Sexual harassment at work is everyone’s business

A scandal which broke in 2020 relating to a former High Court judge provided a stark reminder that no workplace is immune from the risk of sexual harassment. It is happening, and every employer has an obligation to keep staff safe. Elizabeth McLean, expert employment lawyer from Pragma Lawyers, explains how.


In June 2020, an independent inquiry commissioned by the High Court found former High Court Justice Dyson Heydon – one of the nation’s pre-eminent judicial figures – had sexually harassed six young associates during a decade-long stint on the bench until 2013.


Heydon’s conduct is said to have included unwelcome physical contact and comments relating to the Associates’ appearances among other unwanted advances. The experience left the Associates feeling so disillusioned and unsafe in their workplace they quit their roles, with some leaving the legal profession altogether.


The Heydon scandal has added fuel to the global #MeToo movement against sexual harassment by turning the spotlight back on to the prevalence of sexual harassment in Australian workplaces and how it is handled.


According to the Australian Human Rights Commission’s recent report into sexual harassment, over the past five years, 33 per cent of people have experienced sexual harassment in the workplace (roughly two in five women and one in four men). In most of these cases, the victim has done nothing about the experience, even in workplaces with a zero-tolerance harassment policy.


To help employers navigate these murky waters and better protect their people, Pragma Lawyers expert employment lawyer Elizabeth McLean has this advice to share.


What is sexual harassment?


“At law, sexual harassment is characterised as any unwanted, unwelcome, or uninvited behaviour of a sexual nature which would make a reasonable person feel humiliated, intimidated or offended,” explains Elizabeth.
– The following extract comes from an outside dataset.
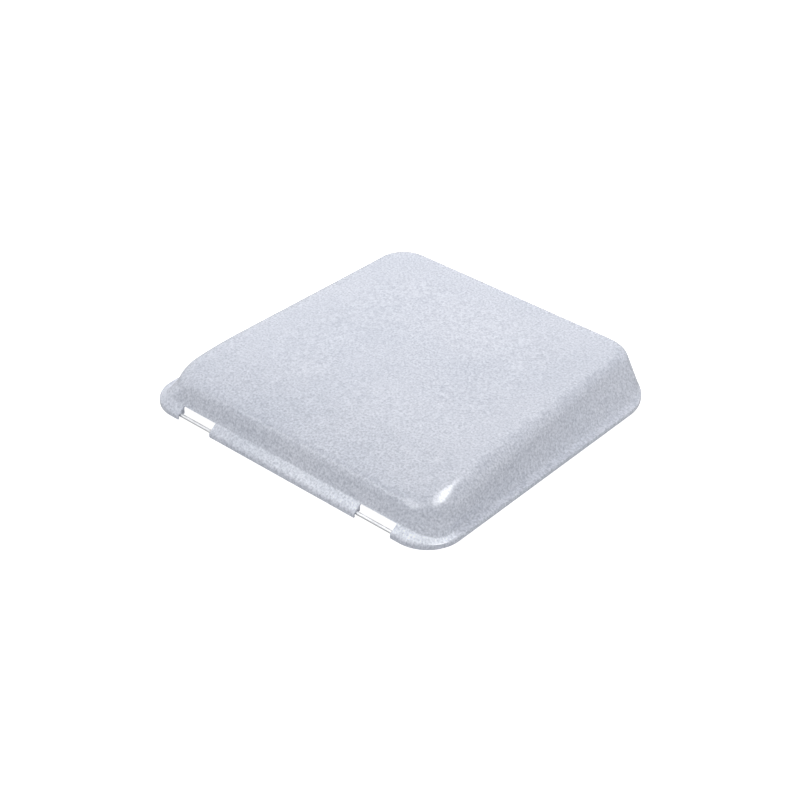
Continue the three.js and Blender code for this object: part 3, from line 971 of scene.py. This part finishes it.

“It can include unwelcome advances or touching, sexist comments or jokes, intrusive questions or requests, or the exchange of sexually explicit texts, emails or images.”


What can employers do to keep their workplace safe?


According to Elizabeth, a pinch of prevention is worth a pound of cure.


“Employers have an obligation to provide a safe workplace for their employees. This includes in the context of sexual harassment an obligation to take all reasonable steps to implement measures to prevent and act on such conduct. If an employer doesn’t do this, they may be vicariously liable for an employee’s actions.”


Have robust policies and train your employees


Crucial to preventing and managing sexual harassment in the workplace is a robust policy that clearly explains that the behaviours are unlawful and intolerable, then sets out what will happen if they occur.


“Good policies clearly define sexual harassment and provide examples of the different forms it takes. It is imperative that all employees, regardless of seniority or position, understand that they must adhere to the policy,” says Elizabeth.


“It can be difficult for individuals to report incidents for fear of the consequences. Organisations should designate reliable and trustworthy points of contact for any complaints and develop confidential complaints mechanisms to ensure all complainants feel supported.”


It’s important employers not simply rely on written policy – or a ‘good workplace culture’ – to ensure a stop is put to sexual harassment. Elizabeth says the policy should be regularly reviewed and updated, and reinforced by regular training provided to all employees.


Ensure that allegations of inappropriate conduct are responded to swiftly and treated seriously


If sexual harassment or abuse is reported, it is crucial that it is treated seriously and responded to quickly according to the process set out in the policy.


“Procedural fairness is the hallmark of a proper investigation. It is a facet of natural justice which requires, among other things, that an employee with an allegation(s) levelled against him/her is provided with sufficient detail of the allegations to enable him/her to properly respond,” Elizabeth explains. “In workplace investigations, procedural fairness does not require the level of evidentiary scrutiny seen in courtrooms.”


“The investigation should be carried out by someone with sufficient qualifications or experience. This may be someone from Human Resources or, in some circumstances, someone independent and external. An external investigator may be necessary where internal personnel lack the requisite experience, where the allegations involve a particularly senior employee or where risks of bias exist, for example where the investigator knows the complainant or the alleged perpetrator personally.”


To ensure the integrity of the investigation, and to protect all parties involved, Elizabeth stresses the importance of a fair and thorough process – the independent investigator must gather all the relevant evidence then fairly and objectively consider and test that evidence. If an investigation is prejudiced in any way, it can lead to expensive litigation, prosecutions and serious reputational damage to the employer.


“All parties should be supported and treated with respect during investigations. The employer owes duties to the complainant, the alleged perpetrator and the witnesses,” says Elizabeth. “Where sexual harassment has occurred, employers should review their procedures, policies and culture to see what can be done to prevent such conduct in the future.”